I'm not sure why you should need an air con service every 2 years? I had the air con recharged at 4 years in our Tesla more for the sake of it than need.
 

pevz

Active Member
I got a Model 3 Long Range on lease almost 2 years ago and have been commuting from Essex to Central London every day... its about a 70 miles round trip.

It is an expensive car and by the far most expensive we have ever had, and I often get asked how can I afford the £700pm. But the rail season ticket for me is pushing £500pm now! We were already paying £200pm for a Ford, then when you start to take into account petrol and tax etc we are actually better off... and we have a wicked Tesla!

The home charger is the gamechanger though, I never worry about range or driving economically. Its just fully loaded each morning and ready to go. On-street parking in Westminster is 86p for 4 hours, so I'm paying £2.58 per day for parking which is crazy and obviously it is exempt from congestion charge.

The big downside is traffic, but it probably only adds 15 minutes to my journey... obviously some days it can be total carnage, but then so can the trains. Plus I don't have to sit next to anybody or stand in an unairconditioned sweatbox for an hour.

The congestion charge waiver for EV's comes to an end in December 2025, at which point I guess I will go back to the train and look back on this time fondly, but at least Elizabeth Line is up and running now which will make a big difference for me when the time comes.... but for now, my model Y is on order and should be arriving in September 🤞
 

psikey

Distinguished Member
My issue with Hybrids is there very small electric range and then switches to petrol/diesel after that; but then you are lumping around a battery/motor/etc making the petrol/diesel side even worse. I had a PHEV for a while, what a waste of time/marketing gimmic that was!

I get that for some people a Hybrid is a nice, safe step towards EV: but if you can charge at home, then you can start everyday will a full battery= then a good range EV is by far the best option. Plus EV ranges are getting to the level where you should probably/would stop anyway (250-300 miles = toilet break,). Range anxiety is mostly fear; once you have an EV, you quickly adapt and the charging networks are of course getting a lot better.

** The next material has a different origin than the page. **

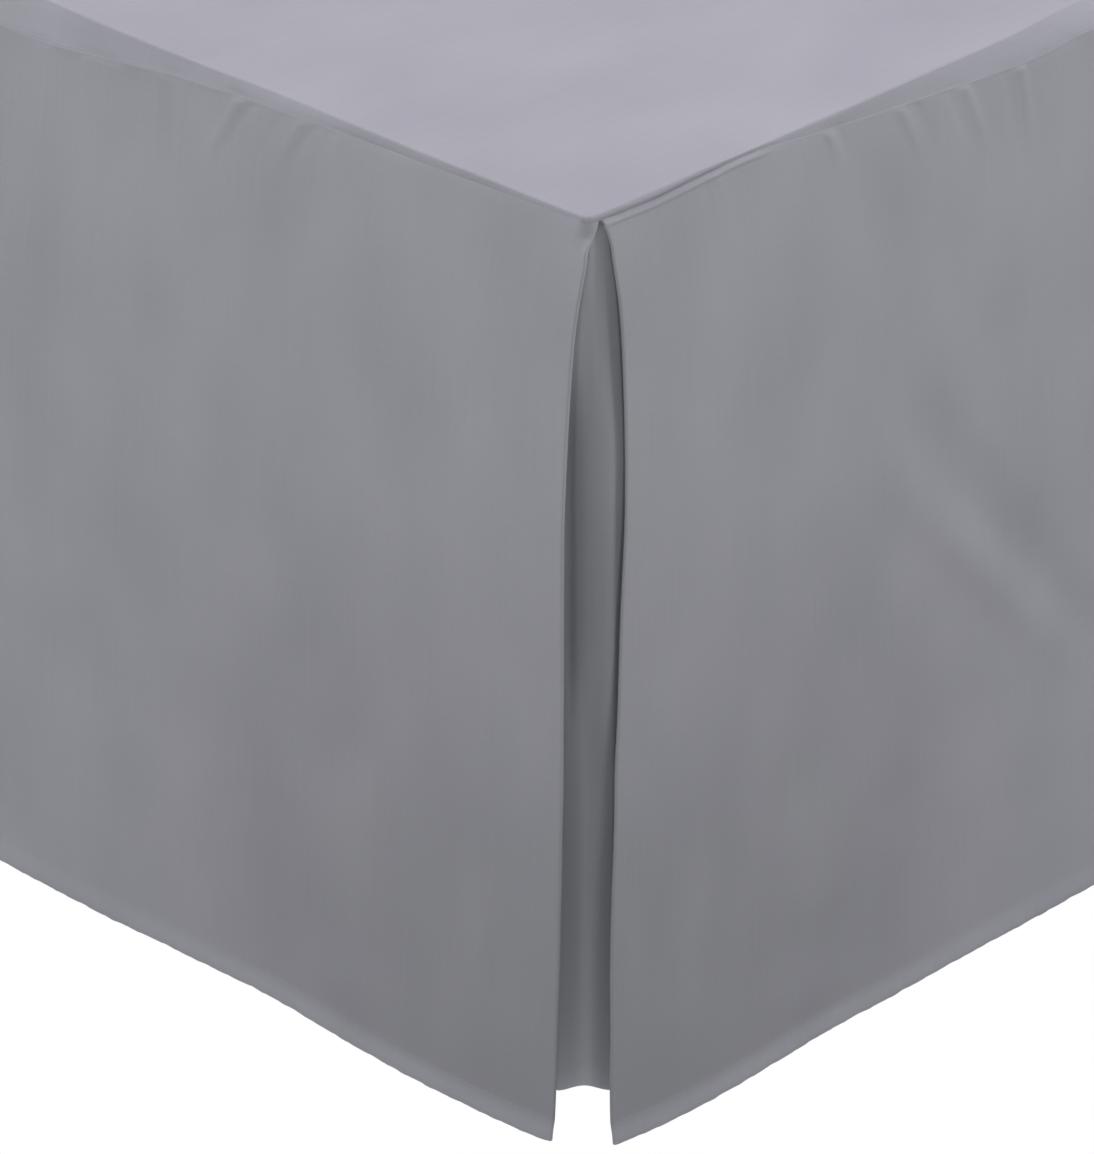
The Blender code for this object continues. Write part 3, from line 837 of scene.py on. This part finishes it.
INSET_HALF_WIDTH = 0.078
INSET_TOP = 0.0028          # depth of its upper edge
INSET_BEHIND = 0.0031       # how far it is behind the face planes at the top
INSET_AHEAD = 0.0008        # how far it is ahead of them at the hem
INSET_BEND = 0.0105         # half width of the hollow in which it crosses the corner
INSET_BACK = 0.0131         # distance from the corner to the bottom of that hollow
INSET_SETTLES = 0.110       # depth at which it has settled into the hollow
INSET_FOLD = (              # a soft fold half way down: how far forward it stands, by place
    (-0.0160, 0.0000), (-0.0120, -0.0015), (-0.0090, -0.0060), (-0.0060, -0.0040),
    (-0.0035, 0.0010), (-0.0005, 0.0055), (0.0025, 0.0074), (0.0060, 0.0078),
    (0.0100, 0.0076), (0.0160, 0.0068), (0.0300, 0.0030), (0.0500, 0.0000))
INSET_DROP = DROP - CLOTH / 2 - HEM_RADIUS
HEM_HOLLOW = 0.0015
HEM_KICK = 0.0009
HEM_DRAWN_IN = 0.00012      # by its stitches
HEM_RIPPLE = 0.00020


def hem_kick(place, depth):
    """The drop hangs a little hollow above its hem, whose doubled cloth turns out below it."""
    hollow = -HEM_HOLLOW * smooth((depth - 0.200) / 0.165)
    kick = HEM_KICK * smooth((depth - (DROP - 0.0125)) / 0.0105)
    stitched = -HEM_DRAWN_IN * ridge((depth - (DROP - 0.0095)) / 0.0030)
    ripple = HEM_RIPPLE * uneven(place, 0.024, 0.5) * smooth((depth - (DROP - 0.012)) / 0.012)
    return hollow + kick + stitched + ripple


half_inset = steps((0.012, 0.0008), (INSET_HALF_WIDTH, 0.003))
inset_w = np.array([-w for w in half_inset[:0:-1]] + half_inset)[:, None]
inset_depth = np.array([INSET_TOP + step for step in
                        steps((0.355 - INSET_TOP, 0.006), (INSET_DROP - INSET_TOP, 0.0017))])[None]
inset_w, inset_depth = np.broadcast_arrays(inset_w, inset_depth)


def inset_plan():
    """Corner-plan points of the inset: round the corner at its top, in a hollow lower down."""
    rounded, out = outline(inset_w)
    rounded = rounded - INSET_BEHIND * out
    reach = np.abs(inset_w)
    bend_x, bend_y = INSET_AHEAD - INSET_BEND * 2 ** 0.5, -INSET_AHEAD
    back = INSET_BACK + ((bend_y - bend_x) / 2 ** 0.5 - INSET_BACK) * smooth(reach / INSET_BEND)
    hollow = np.stack((-reach - back, back - reach), -1) / 2 ** 0.5
    flat = np.stack((bend_x + INSET_BEND - reach, np.full(reach.shape, bend_y)), -1)
    foot = np.where((reach > INSET_BEND)[..., None], flat, hollow)
    side = -foot[..., ::-1]
    settled = np.where((inset_w > 0)[..., None], side, foot)
    return rounded + (settled - rounded) * smooth(inset_depth / INSET_SETTLES)[..., None]


folded = smooth((inset_depth - 0.045) / 0.060) * (1 - smooth((inset_depth - 0.170) / 0.080))
forward = read(INSET_FOLD, inset_w) * folded + 0.6 * hem_kick(inset_w, inset_depth)
inset_points = inset_plan() + 0.707 * np.array((1.0, -1.0)) * forward[..., None]
for hand_name, side in (("right", 1), ("left", -1)):
    points = to_world(side, inset_points, inset_depth)
    looks = np.array((side * 0.7, -0.7, 0.0))
    stitches = sew(f"corner_inset_{hand_name}_stitches", points, looks)
    hem = turned_up(points, looks, HEM_RADIUS, HEM_WIDTH)
    points = np.concatenate((points, hem), 1)
    # An even share of painted shade over the inset
    inset = sheet_from(f"corner_inset_{hand_name}", points, layout_of(points), skirt_cloth, 0.3)
    place_piece(inset, "skirt_cloth", f"inset_{hand_name}")


# ---- Drops -------------------------------------------------------------------------------------
# Three drops hang from the deck's edge, one across the foot and one down each side. Each is turned
# back behind itself at the foot corners and hemmed; the head ends of the side drops are hemmed too.

SEAM_GAP = 0.00005
TUCKED = 0.0008             # how far the drop's upper edge steps in, to lie behind the deck's
SPLIT_HALF = 0.0004         # half of the space between two drops at the top of a corner
UNROLL_DEPTH = 0.014        # depth at which a drop has left the rounded corner for its flat face
BLEND_LENGTH = 0.250        # length over which the fold line's lean fades out along a drop
FOLD_RADIUS = 0.0007        # of a drop's pressed folded edge
BEHIND_TOP = 0.0015         # half of the distance to the cloth turned back, at the seam
BEHIND_HEM = 0.0025         # and lower down
BEHIND_OPENS = 0.100        # depth at which it has opened to that
RETURN_WIDTH = 0.085        # cloth turned back behind the folded edge
RETURN_LOWER = 0.002        # how far its upper edge lies below the front's
CURL = 0.0030               # how far the corner of the hem curls in
CURL_WIDTH = 0.035
HEAD_TURN = 0.0017          # radius of the turn at the head end
PRESSED = 0.15              # share of the hem's radius that is left round the folded edge
THINNER = (SOLID_CLOTH - CLOTH) / 2
BELLY = 0.0030              # how far a drop bellies out half way down
FRONT_START = SPLIT_HALF + FOLD_RADIUS + CLOTH / 2
FOLD_START = {
    "foot": FRONT_START + DECK_CORNER - CORNER_ARC / 2 - SPLIT,
    "side": FRONT_START + DECK_CORNER - CORNER_ARC / 2 + SPLIT,
}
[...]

In the current age of very high fuel prices, efficiency is critical to keep costs down: and on that metric Hybrids cannot compete with EVs.
I've had a Hybrid Golf GTE Advance into my 5th year now. 95% of all my travel is within its fully electric 22 mile range, plus I get to charge for free at work and think I put at most £100/year in petrol (before price increases). Just done 36,000 miles and the approx. mpg showing at 280mpg.

  • I'm not carrying weight of 54/77kWh+ of batteries (just 8kWH and larger batteries will weigh more than the ICE parts)*
  • No range anxiety, ever.
  • I've done 1 600 mile trip with 4 occupants and luggage with only the initial charge (over 3 days) and it still averaged as good as a diesel at 60mpg.
  • It also only cost £1K more than the equivalent Diesel GTD at the time.
  • Still does 0-60 in 6.5s, beats a GTI 0-30 and can go over 140mph (not needed).
  • Just had it valued and still commanding £21K against an ID. Buzz I have deposit on.
Note*:
Golf GTD: 1,466Kg
Golf GTE 1,624Kg

Golf E 1,615Kg (only 35.8kWh battery)
ID.3 1,772–1,935 kg (Depending on Battery size)


At the time a full electric with decent range was £10K more than the GTE (Tesla M3, £39,500).

PS. I'm considering ID. Buzz as looking to do long weekend Campervan type trips so will be doing longer ranges.